* Begin Provided material *

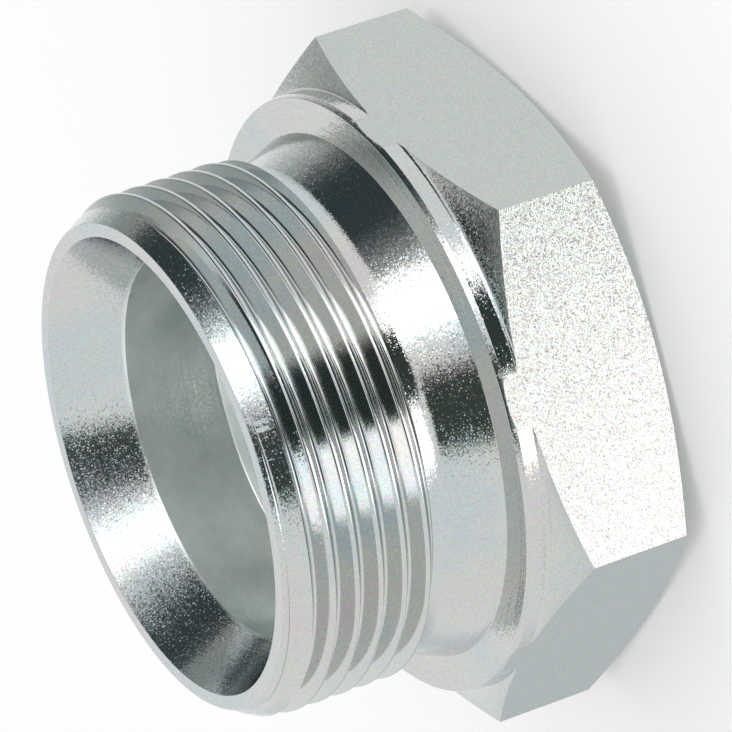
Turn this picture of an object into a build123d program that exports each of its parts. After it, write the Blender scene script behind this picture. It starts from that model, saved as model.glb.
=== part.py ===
from build123d import *
import os
from math import ceil, radians, tan

# Reducing nipple: one turned and milled steel piece.
# Male pipe thread G 1 1/2 on the nose, female pipe thread G 1 in the hexagon's back face.
# Origin: centre of the hexagon's back face. +Z runs along the axis towards the nose.

# Lengths along the axis, from the back face
overall_length = 36.6
collar_face_z = 15.7        # sealing face of the collar
collar_land = 2.07           # straight part of the collar's edge
relief_wall_z = 22.1        # last edge of the male thread

# Male thread, 55 degree pipe form, 11 turns to the inch
male_radius = 23.9015
thread_pitch = 2.309
thread_depth = 1.479
thread_flank = 27.5
thread_flat = 0.385         # width of the flat at the groove's bottom
first_crest_depth = 3.13    # from the nose's face to the first crest, over +X
cutter_overrun = 0.2        # how far the groove's cutter stands out of the crests

# Nose
nose_radius = 22.19         # outer edge of the nose's face
nose_chamfer = 30.0         # from the axis
seat_radius = 20.93         # mouth of the sealing cone
seat_half_angle = 30.0
bore_radius = 17.5
bore_depth = 14.55          # from the nose's face to the inner shoulder
shoulder_slope = 31.0       # from the plane across the axis

# Relief behind the thread, and the conical neck that carries a sealing ring
relief_radius = 22.2
neck_radius = 24.17         # where the neck meets the collar
neck_half_angle = 22.5
neck_fillet = 2.5

# Collar
collar_radius = 27.6
collar_edge_radial = 0.2
collar_edge_axial = 0.5
collar_fillet = 0.4

# Hexagon
across_flats = 55.0
front_cone_slope = 26.5     # from the plane across the axis
back_cone_slope = 22.5
back_face_radius = 26.1

# Female thread's hole, at the radius of the crests
female_radius = 15.1455
female_mouth_radius = 17.0
female_mouth_angle = 45.0


def rise(run, degrees):
    """Height of a slope over a run."""
    return run * tan(radians(degrees))


root_radius = male_radius - thread_depth
cutter_radius = male_radius + cutter_overrun
groove_half_top = thread_flat / 2 + rise(cutter_radius - root_radius, thread_flank)
corner_radius = across_flats / 3**0.5
nose_z = overall_length
chamfer_z = nose_z - (male_radius - nose_radius) / tan(radians(nose_chamfer))
neck_foot_z = collar_face_z + (neck_radius - relief_radius) / tan(radians(neck_half_angle))
collar_back_z = collar_face_z - collar_land
front_corner_z = collar_back_z - rise(corner_radius - collar_radius, front_cone_slope)
back_corner_z = rise(corner_radius - back_face_radius, back_cone_slope)
seat_foot_z = nose_z - (seat_radius - bore_radius) / tan(radians(seat_half_angle))
shoulder_z = nose_z - bore_depth
shoulder_foot_z = shoulder_z - rise(bore_radius - female_radius, shoulder_slope)
mouth_z = rise(female_mouth_radius - female_radius, female_mouth_angle)


def turned_outline():
    """Half section of the blank, radius along X and height along Y."""
    return Polyline(
        (female_mouth_radius, 0),
        (back_face_radius, 0),
        (corner_radius, back_corner_z),
        (corner_radius, front_corner_z),
        (collar_radius, collar_back_z),
        (collar_radius, collar_face_z - collar_edge_axial),
        (collar_radius - collar_edge_radial, collar_face_z),
        (neck_radius, collar_face_z),
        (relief_radius, neck_foot_z),
        (relief_radius, relief_wall_z),
        (male_radius, relief_wall_z),
        (male_radius, chamfer_z),
        (nose_radius, nose_z),
        (seat_radius, nose_z),
        (bore_radius, seat_foot_z),
        (bore_radius, shoulder_z),
        (female_radius, shoulder_foot_z),
        (female_radius, mouth_z),
        close=True,
    )


def turned_blank():
    """The piece as it leaves the lathe, round all over and without its threads."""
    section = make_face(turned_outline())
    neck_corner = section.vertices().sort_by_distance((relief_radius, neck_foot_z))[0]
    section = fillet(neck_corner, neck_fillet)
    collar_corner = section.vertices().sort_by_distance((collar_radius, collar_back_z))[0]
    section = fillet(collar_corner, collar_fillet)
    return revolve(Plane.XZ * section, Axis.Z)


def hexagon_bar():
    """The bar's six flats, with corners on the Y axis."""
    outline = RegularPolygon(corner_radius, 6, rotation=30)
    return extrude(outline, overall_length)


def groove_turn(start_z):
    """One turn of the male thread's right-handed groove, starting over +X."""
    half_root = thread_flat / 2
    half_top = groove_half_top
    section = make_face(Polyline(
        (root_radius, start_z - half_root),
        (cutter_radius, start_z - half_top),
        (cutter_radius, start_z + half_top),
        (root_radius, start_z + half_root),
        close=True,
    ))
    path = Pos(0, 0, start_z) * Helix(thread_pitch, thread_pitch, root_radius)
    return sweep(Plane.XZ * section, path=path, is_frenet=True)


def threaded(blank):
    """The blank with its male thread, cut a turn at a time from the relief past the nose."""
    first_crest_z = nose_z - first_crest_depth
    turns_behind = ceil((first_crest_z - relief_wall_z) / thread_pitch)
    start_z = first_crest_z - (turns_behind + 0.5) * thread_pitch
    turns = ceil((nose_z + groove_half_top - start_z) / thread_pitch)
    for turn in range(turns):
        blank -= groove_turn(start_z + turn * thread_pitch)
    return blank


reducing_nipple = threaded(turned_blank() & hexagon_bar())
reducing_nipple.label = "reducing_nipple"

os.makedirs("parts", exist_ok=True)
export_step(reducing_nipple, "parts/reducing_nipple.step")
print("volume mm3", round(reducing_nipple.volume, 1), "solids", len(reducing_nipple.solids()))
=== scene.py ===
import math

import bmesh
import bpy
from mathutils import Matrix, Vector


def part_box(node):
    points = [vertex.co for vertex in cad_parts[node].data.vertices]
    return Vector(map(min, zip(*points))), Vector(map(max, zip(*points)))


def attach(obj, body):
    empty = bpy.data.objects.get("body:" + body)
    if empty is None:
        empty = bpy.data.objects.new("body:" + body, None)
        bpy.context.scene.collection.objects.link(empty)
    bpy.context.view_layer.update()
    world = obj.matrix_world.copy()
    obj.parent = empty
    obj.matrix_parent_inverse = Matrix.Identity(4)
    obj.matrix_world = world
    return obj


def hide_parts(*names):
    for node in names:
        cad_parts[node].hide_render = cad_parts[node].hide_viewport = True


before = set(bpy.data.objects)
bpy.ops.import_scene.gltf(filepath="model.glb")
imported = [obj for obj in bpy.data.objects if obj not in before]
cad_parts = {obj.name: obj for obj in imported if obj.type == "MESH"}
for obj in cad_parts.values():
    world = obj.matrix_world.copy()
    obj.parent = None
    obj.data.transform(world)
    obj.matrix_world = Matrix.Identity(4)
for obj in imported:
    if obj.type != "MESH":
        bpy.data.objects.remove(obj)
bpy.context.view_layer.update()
mm = 0.001
nodeName = "reducing_nipple"
cadLow, cadHigh = (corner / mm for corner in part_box(nodeName))


# Small helpers

def srgb(hexColour):
    # sRGB hex to the linear colour that a shader takes
    values = [int(hexColour[i:i + 2], 16) / 255 for i in (1, 3, 5)]
    linear = [v / 12.92 if v <= 0.04045 else ((v + 0.055) / 1.055) ** 2.4 for v in values]
    return (*linear, 1.0)


def rise(run, degrees):
    # height of a slope over a run
    return run * math.tan(math.radians(degrees))


def outwardAt(degrees):
    # unit vector away from the axis
    angle = math.radians(degrees)
    return Vector((math.cos(angle), math.sin(angle), 0))


def meshObject(name, bm):
    mesh = bpy.data.meshes.new(name)
    bm.to_mesh(mesh)
    bm.free()
    thing = bpy.data.objects.new(name, mesh)
    bpy.context.scene.collection.objects.link(thing)
    return thing


# The turned blank, in millimetres from the hexagon's back face

nipple = {
    "steps": 240,             # faces round the axis
    "length": cadHigh.z,
    "acrossFlats": cadHigh.x - cadLow.x,
    "cornerPast": 0.5,        # how far the turned outline runs past the hexagon's corners
    "frontConeSlope": 26.5,   # hexagon's chamfer towards the collar
    "backConeSlope": 22.5,
    "backFaceRadius": 26.1,
    "collarRadius": 27.6,
    "collarFace": 15.7,
    "collarLand": 2.07,
    "collarEdge": (0.2, 0.5),  # radial and axial size of its edge break
    "collarFillet": 0.4,
    "neckRadius": 24.17,
    "neckSlope": 22.5,
    "neckFillet": 2.5,
    "reliefRadius": 22.2,
    "reliefWall": 22.1,
    "reliefFillet": 0.25,
    "noseRadius": 22.19,
    "noseChamfer": 30.0,
    "seatRadius": 20.93,
    "seatHalfAngle": 30.0,
    "boreRadius": 17.5,
    "boreDepth": 14.55,
    "shoulderSlope": 31.0,
    "portRadius": 15.12,
    "portMouth": 17.0,
    "edgeBreak": 0.06,        # rounding that deburring and plating leave on an edge
    "flatBreak": 0.09,        # the same along the edges of the hexagon's flats
    "flatArea": 100.0,        # square mm, less than any flat and more than any other face
    "flatWeld": 0.1,          # points this near each other on a flat's rim become one
    "weld": 0.0001,
    "sharpAngle": 32.0,       # edges that turn more than this stay crisp in the shading
}

# British pipe threads, 55 degree form, 11 turns to the inch

maleThread = {
    "crest": 23.9015,
    "pitch": 2.309,
    "depth": 1.479,
    "flank": 27.5,
    "rootRounding": 0.317,
    "crestFlat": 0.385,       # width of the plain crest before its edges are rounded
    "crestRounding": 0.24,
    "arcSteps": 4,
    "start": 20.7705,         # middle of the lowest groove over +X
    "turns": 8,
    "steps": 216,
    "overrun": 0.4,           # how far the cutter stands out of the crests
    "weld": 0.001,
}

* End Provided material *

## To be done
Extract the lines above, from the first one through the one containing "from math import ceil, radians, tan", and return only those, unchanged.

## The output
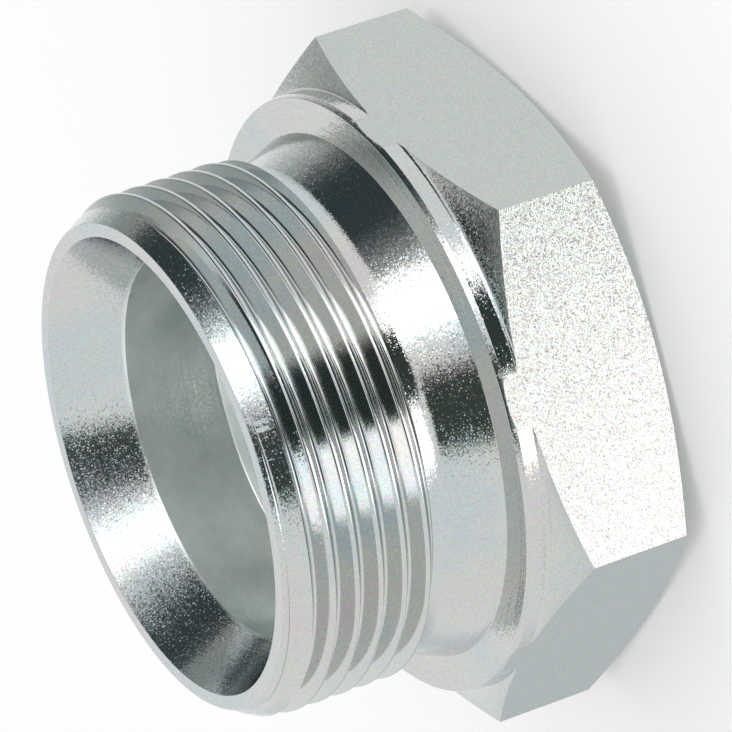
Turn this picture of an object into a build123d program that exports each of its parts. After it, write the Blender scene script behind this picture. It starts from that model, saved as model.glb.
=== part.py ===
from build123d import *
import os
from math import ceil, radians, tan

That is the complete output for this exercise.